Actually, beyond the Pit Fiend having a note about a potential wish granting ritual, the recent Realms article on the Wailing Dwarf noted that nagas, at least, are monsters capable of collecting and learning rituals.

http://www.wizards.com/default.asp?x=dnd/drfe/20080114

Article said:
Though the guardian nagas in the Wailing Dwarf devote themselves fiercely to their appointed task, they also thirst for new knowledge and are not quick to attack intruders. In fact, they may offer to spare intruders' lives if the intruders can teach them a new ritual or spell, or if they give up a magic item.

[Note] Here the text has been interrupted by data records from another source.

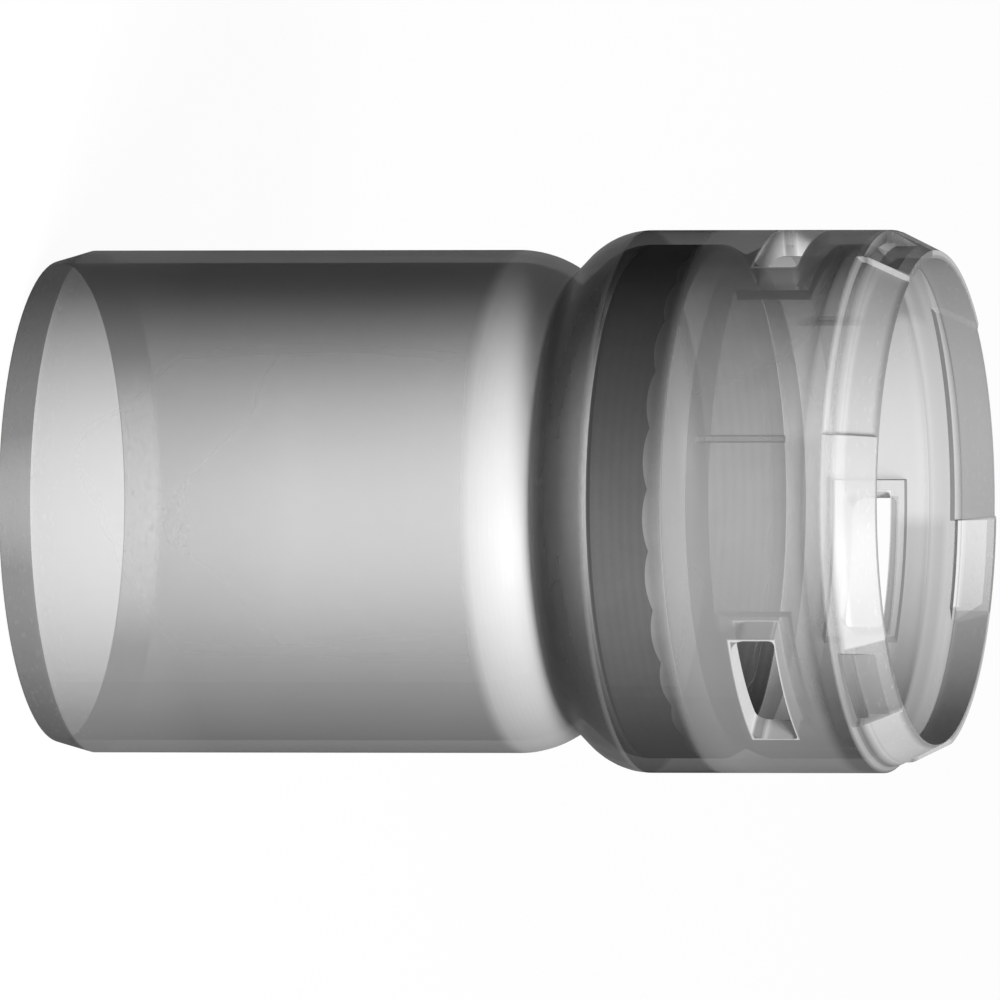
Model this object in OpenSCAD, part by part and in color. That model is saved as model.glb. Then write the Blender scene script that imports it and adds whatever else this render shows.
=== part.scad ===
// Flue pipe connector: a moulded tube with a plain spigot below, a V shaped neck groove,
// and a socket with three windows and a tapered mouth above. A soft seal sits in the socket.
// The tube's axis is Z, and its spigot end stands on z = 0. The first window faces +X.

/* [Spigot] */
// Outer diameter of the spigot
spigot_d = 80; // [60:0.5:120]
// Length of the straight spigot, from its end to the neck
spigot_length = 75.4; // [40:0.2:150]
// Wall of the spigot and the neck
spigot_wall = 2; // [1.6:0.1:3]
// Length of the lead in at the spigot's end
lead_in_length = 5.6; // [2:0.1:12]
// Width of the flat ring that the lead in leaves at the spigot's end
end_land = 0.4; // [0.2:0.05:1]

/* [Neck groove] */
// How far the groove's bottom lies inside the spigot's outer surface
groove_depth = 3.5; // [2:0.1:6]
// Rounding where the spigot turns into the groove
neck_round = 16; // [8:0.5:24]
// Slope of the groove's side towards the spigot
neck_slope = 33; // [25:1:45]
// Rounding of the groove's bottom
groove_round = 0.8; // [0.4:0.1:2]

/* [Socket] */
// Outer diameter of the socket
socket_d = 86.2; // [66:0.1:128]
// Wall of the socket
socket_wall = 2.3; // [1.8:0.1:3.5]
// Rounding of the socket's shoulder
shoulder_round = 11; // [6:0.5:16]
// Slope of the groove's side towards the socket
shoulder_slope = 45; // [35:1:60]
// Straight length of the socket, from the shoulder to the mouth's taper
socket_length = 38.9; // [34:0.1:80]

/* [Mouth] */
// Length of the tapered mouth
mouth_length = 7.4; // [5:0.1:12]
// Slope of the mouth's outer taper
mouth_slope = 26; // [15:1:30]
// Rounding where the socket turns into the taper
mouth_round = 3.2; // [1:0.1:6]
// Inner diameter of the mouth's lip
lip_bore_d = 77.2; // [57:0.1:119]
// Straight length of the mouth's lip inside
lip_length = 5.3; // [2:0.1:8]
// Length of the inner taper that leads from the socket to the lip
lip_taper_length = 6; // [4:0.1:12]

/* [Mouth reliefs and pockets] */
// How far the reliefs between the raised lands are sunk below the taper
relief_depth = 1; // [0.4:0.1:1.2]
// Share of a turn, in degrees, that each raised land takes
land_angle = 44.8; // [20:0.2:60]
// Depth of the pockets below the socket's outer surface
pocket_depth = 2.4; // [1.2:0.1:2.6]
// How far past the start of the taper each pocket begins
pocket_start = 0.3; // [0.1:0.1:1.5]
// Share of a turn, in degrees, that each pocket takes
pocket_angle = 22; // [10:0.5:30]
// How far each pocket is turned from the middle of its window, in degrees
pocket_offset = -0.8; // [-4:0.1:4]
// How far a land's side leans outwards over the pocket's depth, in degrees of turn
land_side_lean = 2.6; // [0:0.2:4]
// How far a relief's sides lean inwards between the socket's surface and the lip, in degrees of turn
relief_side_lean = 0.8; // [0.2:0.1:2]

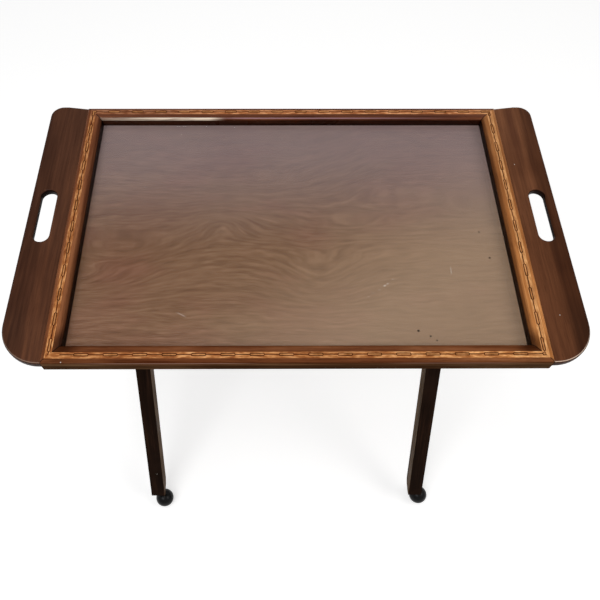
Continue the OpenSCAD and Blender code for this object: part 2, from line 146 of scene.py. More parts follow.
def make_camera():
    """The camera of the photograph."""
    data = bpy.data.cameras.new("camera")
    data.sensor_fit = "AUTO"
    data.sensor_width = SENSOR
    data.lens = CAMERA_LENS
    data.shift_x = SHIFT_X
    data.shift_y = SHIFT_Y
    data.clip_start = 0.01
    data.clip_end = 60.0
    camera = bpy.data.objects.new("camera", data)
    aim = Matrix.Rotation(CAMERA_YAW, 4, "Z") @ Matrix.Rotation(math.pi / 2 - CAMERA_DOWN, 4, "X")
    camera.matrix_world = Matrix.Translation(CAMERA_AT) @ aim @ Matrix.Rotation(CAMERA_ROLL, 4, "Z")
    bpy.context.scene.collection.objects.link(camera)
    bpy.context.scene.camera = camera
    return camera


camera = make_camera()
bpy.context.view_layer.update()


def seen_at(point):
    """Where a point in the frame shows in the image."""
    p = camera.matrix_world.inverted() @ Vector(point)
    k = CAMERA_LENS / SENSOR * L / -p.z
    return (W / 2 - SHIFT_X * L + p.x * k, H / 2 + SHIFT_Y * L - p.y * k)


def ray_through(x, y):
    """Start and direction of the ray through an image point."""
    turn = camera.matrix_world.to_3x3()
    ray = Vector((x - W / 2 + SHIFT_X * L, H / 2 - y + SHIFT_Y * L, -L * CAMERA_LENS / SENSOR))
    return camera.matrix_world.translation.copy(), (turn @ ray).normalized()


# ---------------------------------------------------------------- making pieces
def link_mesh(name, bm, body, smooth=False):
    """Turns a bmesh into a piece that rides on a body."""
    bmesh.ops.recalc_face_normals(bm, faces=bm.faces)
    mesh = bpy.data.meshes.new(name)
    bm.to_mesh(mesh)
    bm.free()
    for face in mesh.polygons:
        face.use_smooth = smooth
    piece = bpy.data.objects.new(name, mesh)
    bpy.context.scene.collection.objects.link(piece)
    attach(piece, body)
    return piece


def carrier_tree(objects):
    """A BVHTree of what carries a placed piece, as finished and placed."""
    depsgraph = bpy.context.evaluated_depsgraph_get()
    points, faces = [], []
    for piece in objects:
        mesh = piece.evaluated_get(depsgraph).to_mesh()
        start = len(points)
        points.extend(piece.matrix_world @ v.co for v in mesh.vertices)
        faces.extend([start + i for i in face.vertices] for face in mesh.polygons)
    return BVHTree.FromPolygons(points, faces)


def place_on(tree, x, y):
    """The surface point and normal under an image point, or the place nearest its ray."""
    start, ray = ray_through(x, y)
    at, normal, _, _ = tree.ray_cast(start, ray)
    if at is None:
        reach = (Vector((0, 0, TRAY_Z)) - start).length
        at, normal, _, _ = tree.find_nearest(start + ray * reach)
    if normal.dot(ray) > 0:
        normal = -normal
    return at, normal


# ---------------------------------------------------------------- shader helpers
# Two bare numbers in a step or a fall are the ends of a soft mask. They are in metres where the mask
# lies along a coordinate or a depth. Three bare numbers in a tinted are the tint.
class Shader:
    """A node material built with short calls."""

    def __init__(self, name):
        self.material = bpy.data.materials.new(name)
        self.material.use_nodes = True
        self.tree = self.material.node_tree
        self.tree.nodes.clear()
        self.out = self.tree.nodes.new("ShaderNodeOutputMaterial")
        self.coords = self.tree.nodes.new("ShaderNodeTexCoord").outputs["Object"]

    def add(self, kind, settings=None, **inputs):
        """A node with its inputs set by name, with _ for a space, or by number as i0, i1."""
        node = self.tree.nodes.new("ShaderNode" + kind)
        for key, value in (settings or {}).items():
            setattr(node, key, value)
        for key, value in inputs.items():
            numbered = key[0] == "i" and key[1:].isdigit()
            self.put(value, node.inputs[int(key[1:]) if numbered else key.replace("_", " ")])
        return node

    def put(self, value, socket):
        """Links a socket or sets its value; colours are written without their alpha."""
        if isinstance(value, bpy.types.NodeSocket):
            self.tree.links.new(value, socket)
        else:
            socket.default_value = (*value, 1) if socket.type == "RGBA" else value

    def math(self, operation, a, b=0.0):
        return self.add("Math", {"operation": operation}, i0=a, i1=b).outputs[0]

    def plus(self, a, b):
        return self.math("ADD", a, b)

    def minus(self, a, b):
        return self.math("SUBTRACT", a, b)

    def absolute(self, a):
        return self.math("ABSOLUTE", a)

    def times(self, product, *factors):
        for factor in factors:
            product = self.math("MULTIPLY", product, factor)
        return product

    def weighted(self, *shares):
        """The sum of values, each times its weight."""
        parts = [self.times(value, weight) for value, weight in shares]
        total = parts[0]
        for part in parts[1:]:
            total = self.plus(total, part)
        return total

    def xyz(self):
        """The object coordinates apart."""
        return tuple(self.add("SeparateXYZ", Vector=self.coords).outputs)

    def distance(self, x, y, to_x, to_y):
        """How far a place lies from another in the tray's plane."""
        dx, dy = self.minus(x, to_x), self.minus(y, to_y)
        return self.math("SQRT", self.plus(self.times(dx, dx), self.times(dy, dy)))

    def mapped(self, scale, turn=(0, 0, 0), shift=(0, 0, 0)):
        """Object coordinates, turned first and then scaled."""
        turned = self.add("Mapping", Vector=self.coords, Rotation=turn, Location=shift).outputs[0]
        return self.add("Mapping", Vector=turned, Scale=scale).outputs[0]

    def noise(self, vector, scale=1.0, detail=4.0, rough=0.5, distortion=0.0):
        node = self.add("TexNoise", Vector=vector, Scale=scale, Detail=detail, Roughness=rough,
                        Distortion=distortion)
        return node.outputs[0]

    def ramp(self, value, stops):
        """Colours or greys at places along a value."""
        node = self.add("ValToRGB", Fac=value)
        ramp = node.color_ramp
        ramp.interpolation = "LINEAR"
        while len(ramp.elements) < len(stops):
            ramp.elements.new(0.5)
        for element, (place, colour) in zip(ramp.elements, stops):
            element.position = place
            element.color = (*colour, 1) if isinstance(colour, tuple) else (colour, colour, colour, 1)
        return node.outputs[0]

    def mix(self, fac, a, b, mode="MIX"):
        node = self.add("Mix", {"data_type": "RGBA", "blend_type": mode}, i0=fac, i6=a, i7=b)
        return node.outputs[2]

    def tinted(self, fac, base, tint):
        """The colour multiplied by a tint where fac is 1."""
        return self.mix(fac, base, self.mix(1.0, base, tint, "MULTIPLY"))

    def step(self, value, low, high):
        """0 below low, 1 above high, smooth between."""
        settings = {"interpolation_type": "SMOOTHSTEP"}
        return self.add("MapRange", settings, Value=value, From_Min=low, From_Max=high).outputs[0]

    def fall(self, value, low, high):
        """1 below low, 0 above high, smooth between."""
        return self.minus(1.0, self.step(value, low, high))

    def laid(self, value, low, high, to_low, to_high):
        """The stretch from low to high laid over the one from to_low to to_high."""
        return self.add("MapRange", Value=value, From_Min=low, From_Max=high, To_Min=to_low,
                        To_Max=to_high).outputs[0]

    def surface(self, base, roughness, height=None, bump=0.1, distance=0.0005, **inputs):
        """The one shader of the material, with a bump where a height is given."""
        bsdf = self.add("BsdfPrincipled", Base_Color=base, Roughness=roughness, **inputs)
        if height is not None:
            lift = self.add("Bump", Strength=bump, Distance=distance, Height=height)
            self.tree.links.new(lift.outputs[0], bsdf.inputs["Normal"])
        self.tree.links.new(bsdf.outputs[0], self.out.inputs[0])
        return bsdf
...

I does note that nagas can learn new spells, too. That may indicate that spells can be learned outside of leveling. Or it could be simple fluff.
 

I can see that some people might have a problem with a lack of transparency in the rules governing NPCs vs. PCs. You don't want to kit out NPCs with the same equipment you'd expect of a PC of that level, so it doesn't all get stolen and sold. You equally don't want them to suck against the PCs, so you add bonuses to compensate. The trick is either tying equipment to that NPC, or the bonuses themselves, in such a way that a PC can't exploit the same rules.

One obvious way is the 'I made these items, they only work for me' trick. It tires quickly, but for powerful mages, actually suits. Secondly, PCs typically face foes on unfamiliar ground, and you can tie the mysterious equalising bonuses to that ground - to altars, sacred ground or somesuch. Finally the idea of non-standard rituals can be used for those bonuses at home or away, since the PCs may never get hold of such a ritual. Give the NPC in question the equalising bonuses due to some complex ritual involving monetary or other sacrifice and you solve both the 'where's his cash' and too-many-items problem, without weakening the challenge.
 

It wasn't terribly hard in 3.5 to use NPCs who weren't walking treasure troves -- you just had to adjust the CR by estimating what the non-magic NPC was comparable to.

For a non-caster, figure it's basically unchanged for levels 1-4, -1 CR for levels 5-8, -2 CR for levels 9-12, and so on. For casters, maybe -1 CR for levels 8-14 and -2 CR for levels 15-20. YMMV, but it's easy to look at the numbers and make an estimate.

You could make an NPC Ftr12 with no magic items and call him CR9 or CR10 if his numbers are pretty similar to the with-magic Ftr9 or Ftr10.